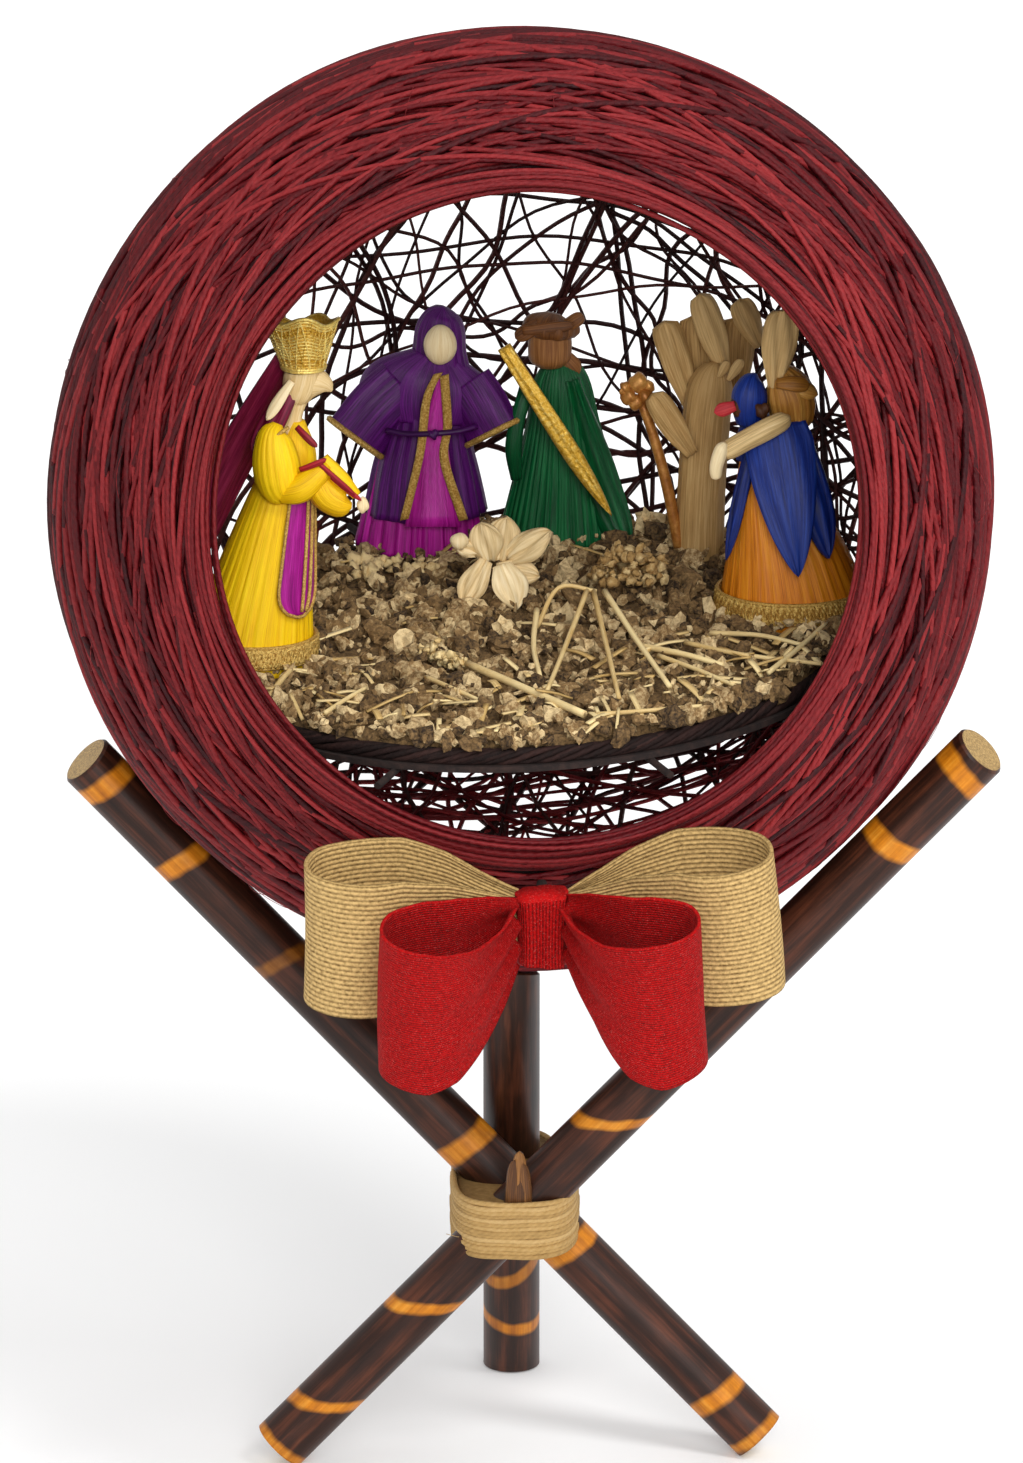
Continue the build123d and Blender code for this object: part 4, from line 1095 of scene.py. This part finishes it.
def blue_head():
    """Face, scarf, collar, arms and hat petal."""
    piece = Piece("blue_face")
    ball(piece, (71, 0.6, 30.6), (4.6, 4.6, 5), tone=0.1)
    ball(piece, (76.4, -4.0, 30), (2.4, 2.0, 2.8), tone=0.0, dent=0.2)
    piece.make(BROWN, "pale_husk", "blue_head")
    piece = Piece("blue_face_scarf")
    petal(piece, (68, -3.4, 31.6), (61.2, -4, 29.6), 4.4, (0, -1, 0.2), 0.6, tone=0.6, root=0.7, blunt=0.3)
    piece.make(SCARLET, "red_husk")
    piece = Piece("blue_collar_husk")
    body(piece, ((86.6, 3, 22.4, 3.6, 3.6), (86.4, 2.6, 26, 6.6, 6), (85.4, 2, 34, 7.6, 6.8),
                 (82.8, 1.6, 40.4, 4.8, 4.4), (81.4, 1.6, 42.6, 0.8, 0.8)), 50, 11, 0.06, 0.5,
         ref=(1, 0, 0), fade=0.2, turn=0.4)
    petal(piece, (86, -2.5, 38), (94.2, -1.5, 34.6), 5.4, (0.3, -1, 0.6), 1.5, 0.2, tone=0.6, root=0.8,
          blunt=0.3)
    petal(piece, (81, -4.4, 39.4), (91.6, -3.4, 38.4), 5.0, (0, -1, 0.6), 1.6, 0.2, tone=0.35, root=0.6)
    piece.make(GOLDEN, "golden_husk", "blue_collar")
    piece = Piece("blue_arm_husk")
    body(piece, ((85, -7, 29.6, 0.5, 0.5), (83.6, -8, 28.4, 2.8, 2.4), (79, -10, 26.4, 3.5, 3.0),
                 (71, -12, 22.6, 3.4, 2.8), (65.4, -13, 19.6, 3.1, 2.6), (63.6, -13, 18.8, 1.2, 1.2)), 32,
         7, 0.025, 0.35, ref=(0, 0, 1))
    body(piece, ((65, -14.4, 22.6, 0.8, 0.8), (63.6, -14.6, 20.6, 2.2, 2), (62, -14.8, 15.4, 2.2, 1.9),
                 (61.8, -14.8, 11.6, 1.7, 1.5), (61.8, -14.8, 10.6, 0.4, 0.4)), 24, 5, 0.02, 0.8)
    piece.make(PALE, "pale_husk", "blue_arms")
    piece = Piece("blue_hat_husk")
    petal(piece, (80, -1.5, 37), (83.4, -2, 63), 11.2, (0.1, -1, 0.15), 1.0, 0.1, 1.2, 0.7, 0.32, 1.6, 0.62,
          stations=28, across=13)
    piece.make(BEIGE, "beige_husk", "blue_hat_petal")


# Base, tip, width, bend and facing.
CHILD_PETALS = (
    ((-10, 16, -26), (-12.5, 15, -12.5), 11, 1.4, (0.1, -1, 0.3)),
    ((-4, 16, -25), (9.8, 14.5, -15.5), 10, 1.2, (0, -1, 0.4)),
    ((-11, 14, -25), (-18.5, 11, -39), 9, 1.0, (-0.2, -1, 0.2)),
    ((-6, 13, -26), (-1.5, 9, -40), 12, 1.6, (0.1, -1, 0.3)),
    ((-7, 17, -26), (-4.5, 18, -11.5), 12, 1.0, (0, -1, 0.2)),
    ((-14, 16, -23), (-21.5, 14, -19), 6, 0.8, (0, -1, 0.3)),
    ((-8, 16, -28), (6, 13, -30), 9, 1.2, (0, -1, 0.6)),
)


def child():
    """The child's head in an open husk."""
    piece = Piece("child_petal_husk")
    for base, tip, width, bend, facing in CHILD_PETALS:
        petal(piece, base, tip, width, facing, bend, rng.uniform(-0.1, 0.2), 0.7, rng.uniform(0.35, 0.7), 0.5,
              rng.uniform(0.1, 0.6), 1.0, rng.uniform(0.4, 0.65), rng.uniform(-0.5, 0.5))
    piece.make(CREAM, "cream_husk", "child_petals")
    piece = Piece("child_face")
    ball(piece, (-19.6, 12.5, -18.2), (3.0, 2.7, 2.7), 22, 14, 0.55, 0.04)
    piece.make(CREAM, "cream_husk", "child_head")


# ---- bow ------------------------------------------------------------------------------------------
KNOT = at(6.5, -142, -97.5)
SQUARENESS = 3.4  # 2 would give an ellipse


class BowFrame:
    """Axes of a loop at the knot: sideways, backwards and along the ribbon's width."""

    def __init__(self, tilt, roll=0.0):
        t, r = math.radians(tilt), math.radians(roll)
        z = np.array((0, -math.sin(t), math.cos(t)))
        x = np.array((1.0, 0, 0))
        self.x = x * math.cos(r) + z * math.sin(r)
        self.y = np.cross(z, x)
        self.z = z * math.cos(r) - x * math.sin(r)

    def point(self, x, y, z):
        return KNOT + x[..., None] * self.x + y[..., None] * self.y + z[..., None] * self.z


def ribbon_loop(name, side, outline, front, frame_axes, thick, folds, material, slot, node):
    """A loop of ribbon.

    The outline is seen along the ribbon's width, and front gives its low and high edge. The folds
    are the depth of the gathers, their number, their reach from the knot and the outer waves' depth.
    """
    around, across = 96, 40
    line_points = spread(np.array(outline, float), around)
    x, y = line_points[:, 0], line_points[:, 1]
    front = np.array(front, float)
    low, high = np.interp(x, front[:, 0], front[:, 1]), np.interp(x, front[:, 0], front[:, 2])
    w = np.linspace(0, 1, across)
    tangent = np.gradient(line_points, axis=0)
    tangent /= np.linalg.norm(tangent, axis=1, keepdims=True)
    normal = np.stack([tangent[:, 1], -tangent[:, 0]], -1)
    near = np.exp(-np.clip(x - 8, 0, None) / folds[2])[:, None]
    fold = folds[0] * near * np.sin(folds[1] * w[None] * 2 * np.pi + 1.2 * np.sin(x[:, None] * 0.05) + side)
    fold = fold + folds[3] * np.sin(x[:, None] * 0.11 + w[None] * 3.0 + 2 * side) * (1 - near)
    z = low[:, None] + (high - low)[:, None] * w

    def face(offset):
        px = x[:, None] + normal[:, :1] * (fold + offset)
        py = y[:, None] + normal[:, 1:] * (fold + offset)
        return frame_axes.point(side * px, py, z)

    rows = np.concatenate([face(thick / 2), face(-thick / 2)[:, ::-1]], 1)
    piece = Piece(name)
    v = np.concatenate([w, w[::-1], [0]]) * float((high - low).max())
    piece.grid(rows, 0.5, u=lengths(line_points), v=v)
    obj = piece.make(material, slot, node)
    return obj, float(lengths(line_points)[-1])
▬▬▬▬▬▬
=== SET PROBLEM ===
Please repeat the listing exactly, with nothing left out.

=== TASK RESPONSE ===
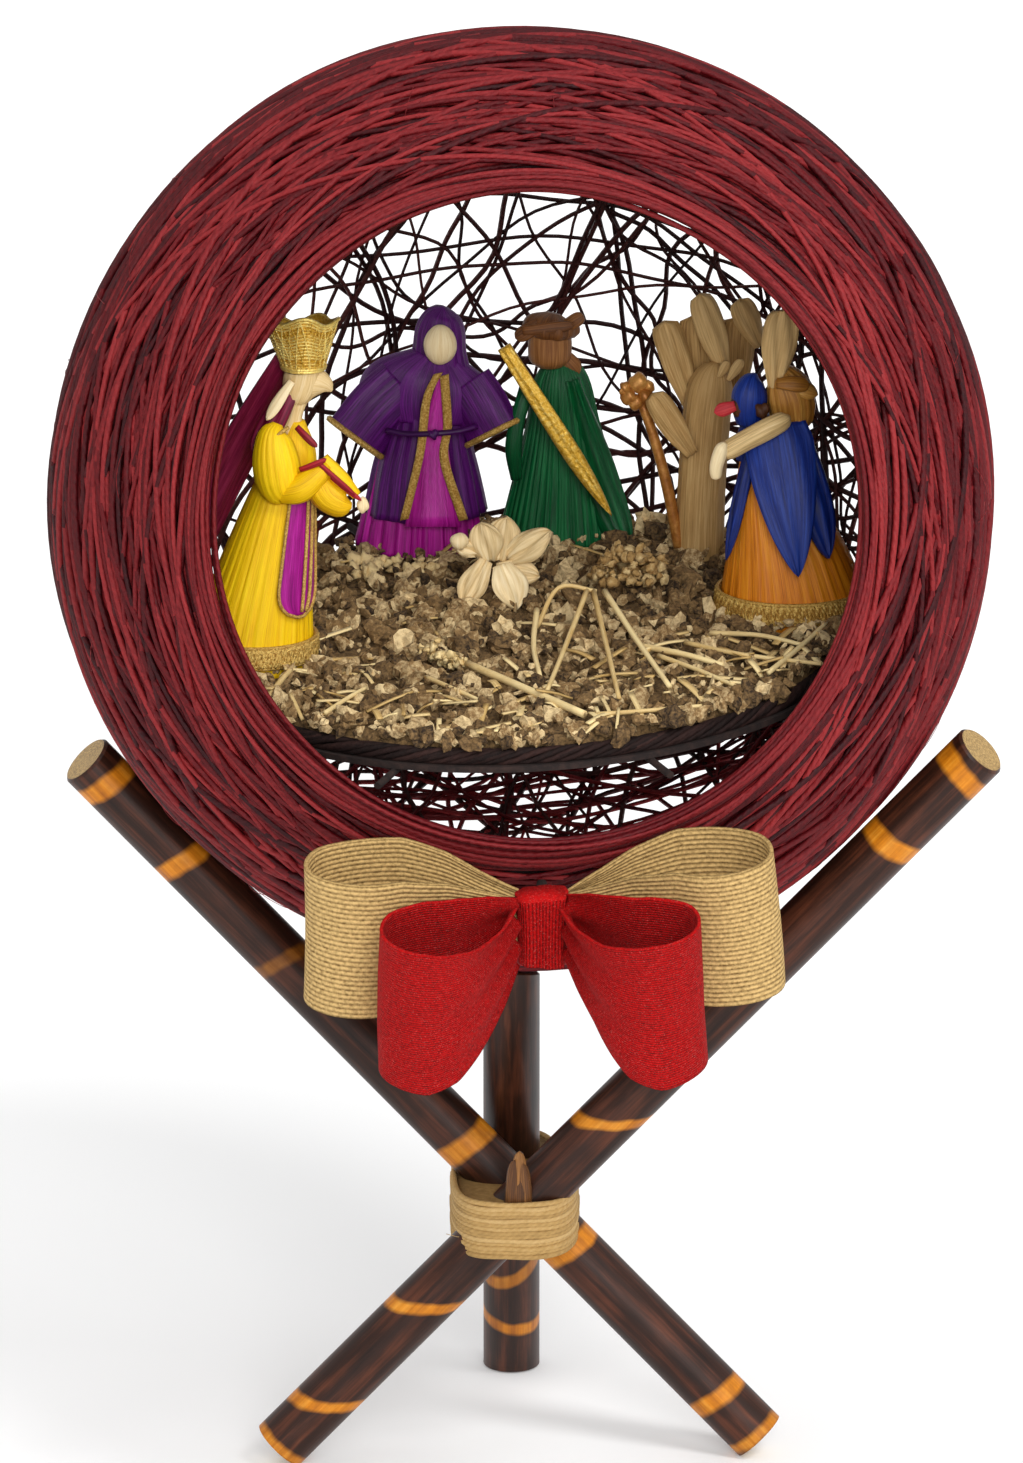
Continue the build123d and Blender code for this object: part 4, from line 1095 of scene.py. This part finishes it.
def blue_head():
    """Face, scarf, collar, arms and hat petal."""
    piece = Piece("blue_face")
    ball(piece, (71, 0.6, 30.6), (4.6, 4.6, 5), tone=0.1)
    ball(piece, (76.4, -4.0, 30), (2.4, 2.0, 2.8), tone=0.0, dent=0.2)
    piece.make(BROWN, "pale_husk", "blue_head")
    piece = Piece("blue_face_scarf")
    petal(piece, (68, -3.4, 31.6), (61.2, -4, 29.6), 4.4, (0, -1, 0.2), 0.6, tone=0.6, root=0.7, blunt=0.3)
    piece.make(SCARLET, "red_husk")
    piece = Piece("blue_collar_husk")
    body(piece, ((86.6, 3, 22.4, 3.6, 3.6), (86.4, 2.6, 26, 6.6, 6), (85.4, 2, 34, 7.6, 6.8),
                 (82.8, 1.6, 40.4, 4.8, 4.4), (81.4, 1.6, 42.6, 0.8, 0.8)), 50, 11, 0.06, 0.5,
         ref=(1, 0, 0), fade=0.2, turn=0.4)
    petal(piece, (86, -2.5, 38), (94.2, -1.5, 34.6), 5.4, (0.3, -1, 0.6), 1.5, 0.2, tone=0.6, root=0.8,
          blunt=0.3)
    petal(piece, (81, -4.4, 39.4), (91.6, -3.4, 38.4), 5.0, (0, -1, 0.6), 1.6, 0.2, tone=0.35, root=0.6)
    piece.make(GOLDEN, "golden_husk", "blue_collar")
    piece = Piece("blue_arm_husk")
    body(piece, ((85, -7, 29.6, 0.5, 0.5), (83.6, -8, 28.4, 2.8, 2.4), (79, -10, 26.4, 3.5, 3.0),
                 (71, -12, 22.6, 3.4, 2.8), (65.4, -13, 19.6, 3.1, 2.6), (63.6, -13, 18.8, 1.2, 1.2)), 32,
         7, 0.025, 0.35, ref=(0, 0, 1))
    body(piece, ((65, -14.4, 22.6, 0.8, 0.8), (63.6, -14.6, 20.6, 2.2, 2), (62, -14.8, 15.4, 2.2, 1.9),
                 (61.8, -14.8, 11.6, 1.7, 1.5), (61.8, -14.8, 10.6, 0.4, 0.4)), 24, 5, 0.02, 0.8)
    piece.make(PALE, "pale_husk", "blue_arms")
    piece = Piece("blue_hat_husk")
    petal(piece, (80, -1.5, 37), (83.4, -2, 63), 11.2, (0.1, -1, 0.15), 1.0, 0.1, 1.2, 0.7, 0.32, 1.6, 0.62,
          stations=28, across=13)
    piece.make(BEIGE, "beige_husk", "blue_hat_petal")


# Base, tip, width, bend and facing.
CHILD_PETALS = (
    ((-10, 16, -26), (-12.5, 15, -12.5), 11, 1.4, (0.1, -1, 0.3)),
    ((-4, 16, -25), (9.8, 14.5, -15.5), 10, 1.2, (0, -1, 0.4)),
    ((-11, 14, -25), (-18.5, 11, -39), 9, 1.0, (-0.2, -1, 0.2)),
    ((-6, 13, -26), (-1.5, 9, -40), 12, 1.6, (0.1, -1, 0.3)),
    ((-7, 17, -26), (-4.5, 18, -11.5), 12, 1.0, (0, -1, 0.2)),
    ((-14, 16, -23), (-21.5, 14, -19), 6, 0.8, (0, -1, 0.3)),
    ((-8, 16, -28), (6, 13, -30), 9, 1.2, (0, -1, 0.6)),
)


def child():
    """The child's head in an open husk."""
    piece = Piece("child_petal_husk")
    for base, tip, width, bend, facing in CHILD_PETALS:
        petal(piece, base, tip, width, facing, bend, rng.uniform(-0.1, 0.2), 0.7, rng.uniform(0.35, 0.7), 0.5,
              rng.uniform(0.1, 0.6), 1.0, rng.uniform(0.4, 0.65), rng.uniform(-0.5, 0.5))
    piece.make(CREAM, "cream_husk", "child_petals")
    piece = Piece("child_face")
    ball(piece, (-19.6, 12.5, -18.2), (3.0, 2.7, 2.7), 22, 14, 0.55, 0.04)
    piece.make(CREAM, "cream_husk", "child_head")


# ---- bow ------------------------------------------------------------------------------------------
KNOT = at(6.5, -142, -97.5)
SQUARENESS = 3.4  # 2 would give an ellipse


class BowFrame:
    """Axes of a loop at the knot: sideways, backwards and along the ribbon's width."""

    def __init__(self, tilt, roll=0.0):
        t, r = math.radians(tilt), math.radians(roll)
        z = np.array((0, -math.sin(t), math.cos(t)))
        x = np.array((1.0, 0, 0))
        self.x = x * math.cos(r) + z * math.sin(r)
        self.y = np.cross(z, x)
        self.z = z * math.cos(r) - x * math.sin(r)

    def point(self, x, y, z):
        return KNOT + x[..., None] * self.x + y[..., None] * self.y + z[..., None] * self.z


def ribbon_loop(name, side, outline, front, frame_axes, thick, folds, material, slot, node):
    """A loop of ribbon.

    The outline is seen along the ribbon's width, and front gives its low and high edge. The folds
    are the depth of the gathers, their number, their reach from the knot and the outer waves' depth.
    """
    around, across = 96, 40
    line_points = spread(np.array(outline, float), around)
    x, y = line_points[:, 0], line_points[:, 1]
    front = np.array(front, float)
    low, high = np.interp(x, front[:, 0], front[:, 1]), np.interp(x, front[:, 0], front[:, 2])
    w = np.linspace(0, 1, across)
    tangent = np.gradient(line_points, axis=0)
    tangent /= np.linalg.norm(tangent, axis=1, keepdims=True)
    normal = np.stack([tangent[:, 1], -tangent[:, 0]], -1)
    near = np.exp(-np.clip(x - 8, 0, None) / folds[2])[:, None]
    fold = folds[0] * near * np.sin(folds[1] * w[None] * 2 * np.pi + 1.2 * np.sin(x[:, None] * 0.05) + side)
    fold = fold + folds[3] * np.sin(x[:, None] * 0.11 + w[None] * 3.0 + 2 * side) * (1 - near)
    z = low[:, None] + (high - low)[:, None] * w

    def face(offset):
        px = x[:, None] + normal[:, :1] * (fold + offset)
        py = y[:, None] + normal[:, 1:] * (fold + offset)
        return frame_axes.point(side * px, py, z)

    rows = np.concatenate([face(thick / 2), face(-thick / 2)[:, ::-1]], 1)
    piece = Piece(name)
    v = np.concatenate([w, w[::-1], [0]]) * float((high - low).max())
    piece.grid(rows, 0.5, u=lengths(line_points), v=v)
    obj = piece.make(material, slot, node)
    return obj, float(lengths(line_points)[-1])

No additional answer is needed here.